DeMoivre's theorem says:
z^n = (r^n)*[cos(n*X) +i*sin(n*X)] ----***
where
z is any complex number r(cosX +i*sinX)
n is any positive integer
So,
(1+i)^5 = [(sqrt(2))^5]*[cos(5*pi/4) +i*sin(5*pi/4)] ....(3)
(1-i)^7 = [(sqrt(2))^7]*[cos(7*pi/4) -1*sin(7*pi/4)] ....(4)
(3)/(4) = {[(sqrt(2))^5]*[cos(5pi/4) +i*sin(5pi/4)]} / {[(sqrt(2))^7]*[cos(7pi/4) -i*sin(7pi/4)]}
(3)/(4) = {cos(5pi/4) +i*sin(5pi/4)} / {[(sqrt(2))^2]*[cos(7pi/4) -i*sin(7pi/4)]}
Angle (5pi/4) is in the 3rd quadrant, where cosine is negative, and sine is negative also.
Angle (7pi/4) is in the 4th quadrant, where cosine is positive, while sine is negative.
(3)/(4) = {-1/sqrt(2) +i*(-1/sqrt(2))} / {2*[1/sqrt(2) -i(-1/sqrt(2)]}
(3)/(4) = {(-1/sqrt(2) *(1+i)} / {2* 1/sqrt(2) *(1+i)]
(3)/(4) = -1/2
Whoaa....
So, (1+i)^5 / (1-i)^7 = -1/2.
It's time to use the complex plane, or an Argand diagram.
In the complex plane, -1/2 is a point on the real axis.
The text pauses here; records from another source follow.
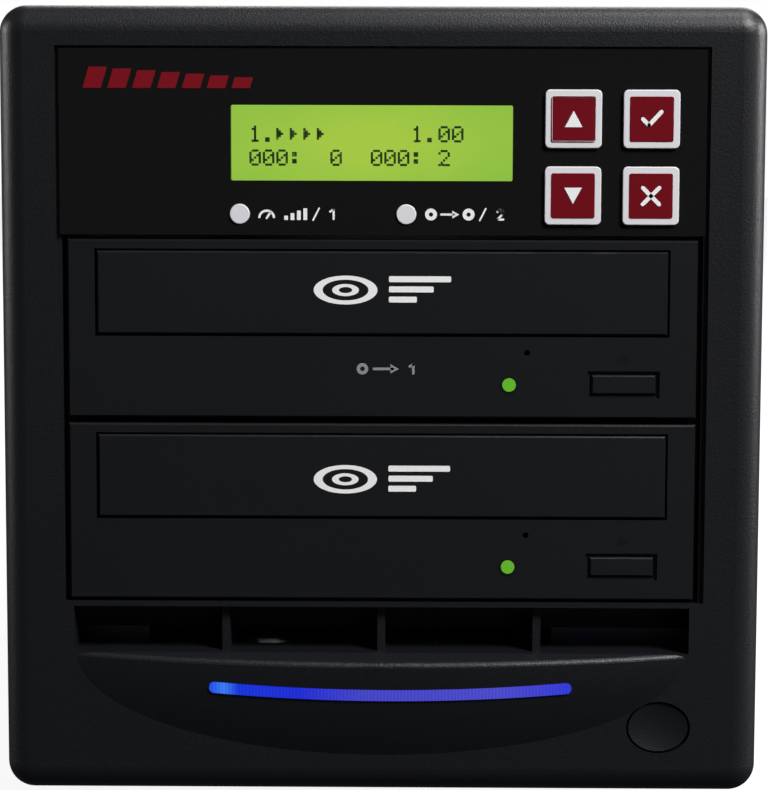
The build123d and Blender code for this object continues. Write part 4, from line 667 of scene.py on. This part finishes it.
@dataclass
class KeyFaces:
    """Red fields and white symbols on the four square keys."""

    field_w: float = 10.2
    field_h: float = 10.5
    field_round: float = 0.5
    field_thick: float = 0.12
    symbol_thick: float = 0.10
    arrow_half_w: float = 2.05
    arrow_half_h: float = 1.9
    stroke: float = 0.95
    cross_half: float = 1.9
    symbols: dict[str, Symbol] = field(default_factory=lambda: {
        "key_up": Symbol.UP, "key_down": Symbol.DOWN, "key_enter": Symbol.TICK, "key_escape": Symbol.CROSS})

    def build(self, red: Material, white: Material) -> None:
        """Make both layers on every key.

        Args:
            red: finish of the field.
            white: finish of the symbol.
        """
        for key, symbol in self.symbols.items():
            low, high = corners(key)
            x, z, y = (low.x + high.x) / 2, (low.z + high.z) / 2, low.y
            half_w, half_h = self.field_w * MM / 2, self.field_h * MM / 2
            front = y - self.field_thick * MM
            face = Bench.plate((x - half_w, x + half_w), (front, y + 0.2 * MM), (z - half_h, z + half_h),
                               self.field_round, 0.05)
            Bench.settle(face, f"{key}_red_field", red, key)
            mark = self.symbol(symbol, x, z, (front - self.symbol_thick * MM, front + 0.05 * MM))
            Bench.settle(mark, f"{key}_symbol", white, key)

    def symbol(self, kind: Symbol, x: float, z: float, y: Span) -> Piece:
        """One symbol, centred on its key.

        Args:
            kind: which symbol.
            x: middle.
            z: middle.
            y: front and back of the print.
        Returns:
            The object.
        """
        if kind in (Symbol.UP, Symbol.DOWN):
            turn = 1 if kind is Symbol.UP else -1
            w, h = self.arrow_half_w * MM, self.arrow_half_h * MM * turn
            return Bench.prism([(x - w, z - h), (x + w, z - h), (x, z + h)], y)
        half, stroke = self.cross_half * MM, self.stroke * MM
        if kind is Symbol.CROSS:
            return Bench.join([self.bar((x - half, z - half * turn), (x + half, z + half * turn), stroke, y)
                               for turn in (1, -1)])
        knee = (x - half * 0.35, z - half * 0.75)
        short = self.bar((x - half * 1.1, z), knee, stroke, y)
        long = self.bar(knee, (x + half * 1.15, z + half * 0.9), stroke, y)
        return Bench.join([short, long])

    @staticmethod
    def bar(start: tuple[float, float], end: tuple[float, float], width: float,
            y: Span) -> Piece:
        """A straight stroke with round ends from start to end."""
        dx, dz = end[0] - start[0], end[1] - start[1]
        angle = math.degrees(math.atan2(dz, dx))
        outline = arc_points(*end, width / 2, angle - 90, angle + 90, 8)
        outline += arc_points(*start, width / 2, angle + 90, angle + 270, 8)
        return Bench.prism(outline, y)


GLYPHS = {  # dot rows from the top, 1 for a dark dot
    "0": "01110 10001 10011 10101 11001 10001 01110",
    "1": "00100 01100 00100 00100 00100 00100 01110",
    "2": "01110 10001 00001 00010 00100 01000 11111",
    ".": "00000 00000 00000 00000 00000 01100 01100",
    ":": "00000 01100 01100 00000 01100 01100 00000",
    ">": "00000 10000 11000 11100 11000 10000 00000",
    " ": "00000 00000 00000 00000 00000 00000 00000",
}


@dataclass
class DisplayDots:
    """Dark dots of a two-row, sixteen-place dot display, showing plain figures."""

    rows: tuple[str, str] = ("1.>>>>      1.00", "000:  0  000: 2 ")
    left: float = 4.0         # first place from the window's left edge
    top: float = 4.55         # first row from the window's upper edge
    place_pitch: float = 3.16
    row_pitch: float = 5.55
    dot_pitch: float = 0.545
    dot: float = 0.545
    thick: float = 0.03
    lift: float = 0.02        # dots in front of the glass

    def build(self, ink: Material) -> None:
        """Make all dots as one piece that lies on the display's glass.

        Args:
            ink: finish of the dots.
        """
        low, high = corners("display_window")
        front = high.y - self.lift * MM
        Bench.clear()
        bpy.ops.mesh.primitive_plane_add(size=1.0)
        piece = bpy.context.object
        work = bmesh.new()
        for row, words in enumerate(self.rows):
            for place, letter in enumerate(words):
                for line, bits in enumerate(GLYPHS[letter].split()):
                    for column, bit in enumerate(bits):
                        if bit == "1":
                            x = low.x + (self.left + place * self.place_pitch + column * self.dot_pitch) * MM
                            z = high.z - (self.top + row * self.row_pitch + line * self.dot_pitch) * MM
                            self.add_dot(work, x, front, z)
        work.to_mesh(piece.data)
        work.free()
        Bench.settle(piece, "display_dots", ink, "tower")

    def add_dot(self, work: bmesh.types.BMesh, x: float, y: float, z: float) -> None:
        """Add one dot as a thin square block with its front at y."""
        size, depth = self.dot * MM, self.thick * MM
        box = [work.verts.new((x + dx * size, y - dy * depth, z - dz * size))
               for dy in (0, 1) for dx in (0, 1) for dz in (0, 1)]
        for loop in ((0, 1, 3, 2), (4, 6, 7, 5), (0, 4, 5, 1), (2, 3, 7, 6), (0, 2, 6, 4), (1, 5, 7, 3)):
            work.faces.new([box[index] for index in loop])
        bmesh.ops.recalc_face_normals(work, faces=work.faces)


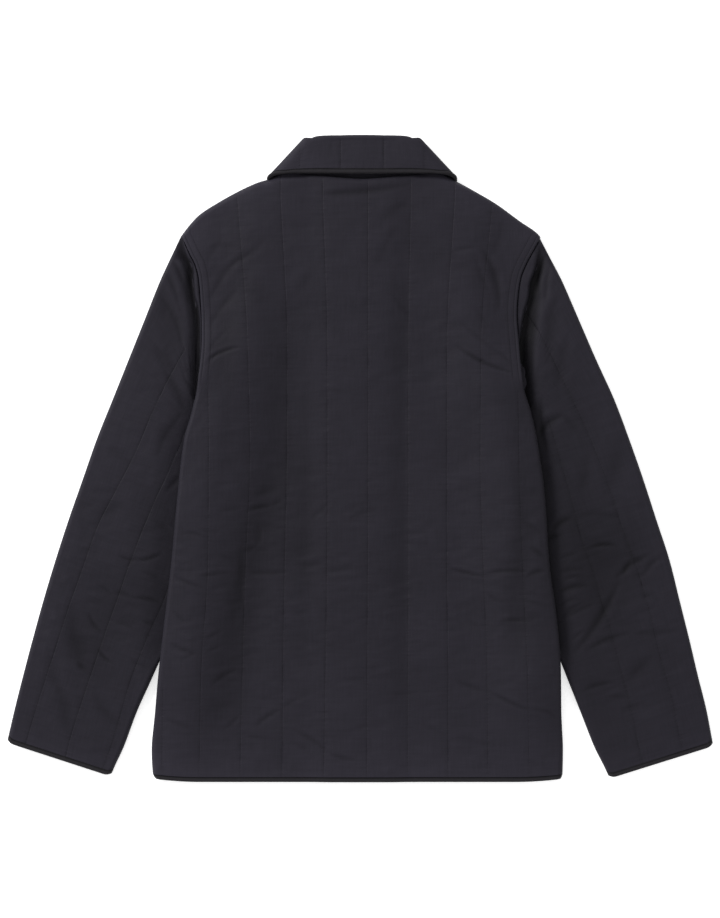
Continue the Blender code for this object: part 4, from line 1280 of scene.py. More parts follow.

This point is on the negative or left side of the real axis. It is 1/2 unit to the left of the origin (0,0). It is 180 degrees, or pi radians, from the positive rightside of the real axis. Hence,
>>>the real part is -1/2
>>>the imaginary part is zero
>>>the point is at X=pi.
Therefore, the modulus is 1/2, and the argument is pi radians. ....answer.
Or,
(1+i)^5 / (1-i)^7 = (1/2)*[cos(pi) +i*sin(pi)].